Tuesday, April 29, 2014

Corporate America: The LGBT Community's Most Powerful Ally


Here in Virginia corporations were not so long ago barred from offering domestic partner insurance benefits unless the corporations were large and basically self-insured.  What changed this?  Large corporations, including Capital One, demanding that the Virginia General Assembly repeal the ban and allow corporations to be competitive in recruiting the best talent and employees.  Another example of corporate America's blow back against anti-gay bigotry is the reason debacle in Arizona where GOP governor Jan Brewer was forced to veto a GOP backed bill.  Sadly, the Virginia GOP still has not gotten the larger message.  A piece in Metro Weekly looks at how corporate America has become, whether for the right reasons or not, become one of the LGBT community's most powerful allies.  Here are highlights:
While the debate over LGBT equality may continue to take place among the general electorate, that debate has reached its conclusion among corporate America. To be anti-gay increasingly means to be anti-business. 

According to Deena Fidas, director of the Workplace Equality Program for the Human Rights Campaign Foundation, the game-changing moment came when New York lawmakers approved marriage-equality legislation in 2011.

"That was really the first time there was a breakthrough of this being a relative fringe area of corporate support," Fidas tells Metro Weekly, noting that during the fight against Proposition 8 in 2008 only a handful of businesses weighed in. However, thanks to a collaborate effort by a number of LGBT-rights organizations, about 40 businesses from Wall Street to upstate New York publicly voiced their support for the state's same-sex marriage bill.

The tidal shift is apparent with adoption of nondiscrimination policies as well. In 2002, when HRC launched its Corporate Equality Index, which has come to serve as the national benchmark tool on corporate LGBT policies, only 13 businesses achieved a perfect score. In 2014 that number stands at 304 businesses. Among Fortune 500 companies, 91 percent have nondiscrimination policies that include sexual orientation and 61 percent include gender identity. Sixty-seven percent offer equivalent medical benefits between spouses and partners and 28 percent offer transgender-inclusive health care benefits, including surgical procedures. 

While the adoption of such inclusive policies has been on the rise, major corporations have also now begun to take their views on LGBT-rights out of the boardroom and into the public square. A month before the U.S. Supreme Court heard oral arguments in the challenge to the Defense of Marriage Act's federal definition of marriage as between a man and a woman, in March 2013, nearly 300 businesses and city governments, including major businesses such as Amazon, Apple, Microsoft, Twitter, Starbucks, Morgan Stanley, Google and cities from Baltimore to Los Angeles, filed a brief with the Supreme Court calling for DOMA be struck down as unconstitutional. The brief argued in part that DOMA hurts workplace efficiency and employee morale, and thus forces employers to participate in the injury of their own workforce morale.

[W]hile many of these businesses have expressed a desire to be on the right side of history, their decision to take action on issues of equality is just as much pragmatic.

"As they've learned, there are a lot of very practical implications for businesses when we have uneven laws.

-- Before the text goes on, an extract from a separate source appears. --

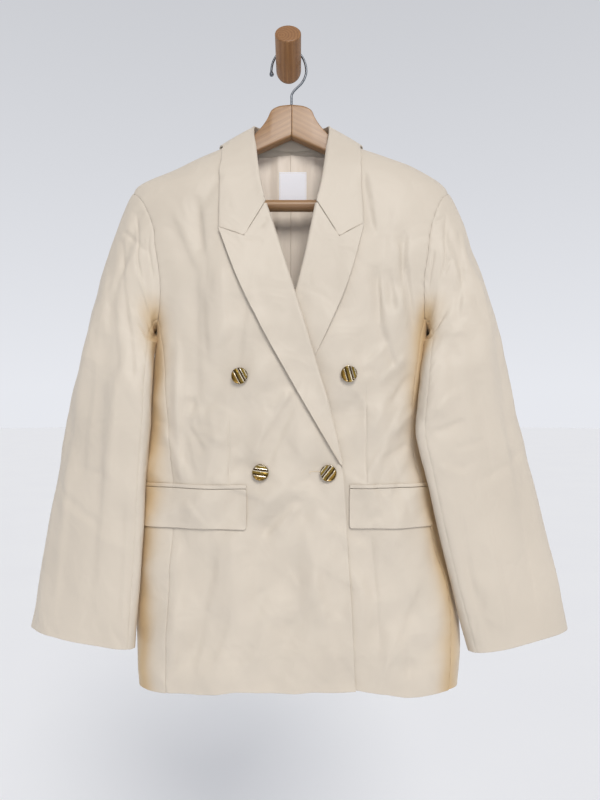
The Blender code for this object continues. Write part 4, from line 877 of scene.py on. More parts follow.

There were very material challenges they were having to reconcile with differing state and federal tax systems," Fidas says. "So while there's certainly a more social justice and equality case to be made, there were also these very real administrative costs that were going toward renovating these uneven laws and how they impact the implementation of things like domestic partner benefits." 

But perhaps the greatest example of how powerful an alliance the LGBT community has forged with corporate America came this past February when lawmakers in Arizona approved anti-LGBT legislation that would have effectively made it legal for businesses to turn away customers due to their religious beliefs.

Brewer isn't the first member of a party with deep ties to the business community to find herself siding with equality following pressure from the nation's most profitable companies. Hedge fund billionaire Paul Singer, whose son is gay, has invested millions of dollars into forging GOP support for issues such as LGBT workplace protections and marriage equality. More than 120 leading U.S. employers have joined HRC's Business Coalition for Workplace Fairness supporting passage of the Employment Non-Discrimination Act (ENDA).

"My interactions with business leaders have shown me that corporations want to attract the broadest pool of talent possible," says Angelo. "When there are exclusionary policies explicitly stated in state laws or constitutions, or the absence of inclusionary policies as part of company policy, they find less of a chance to attract talented workers who also happen to be LGBT."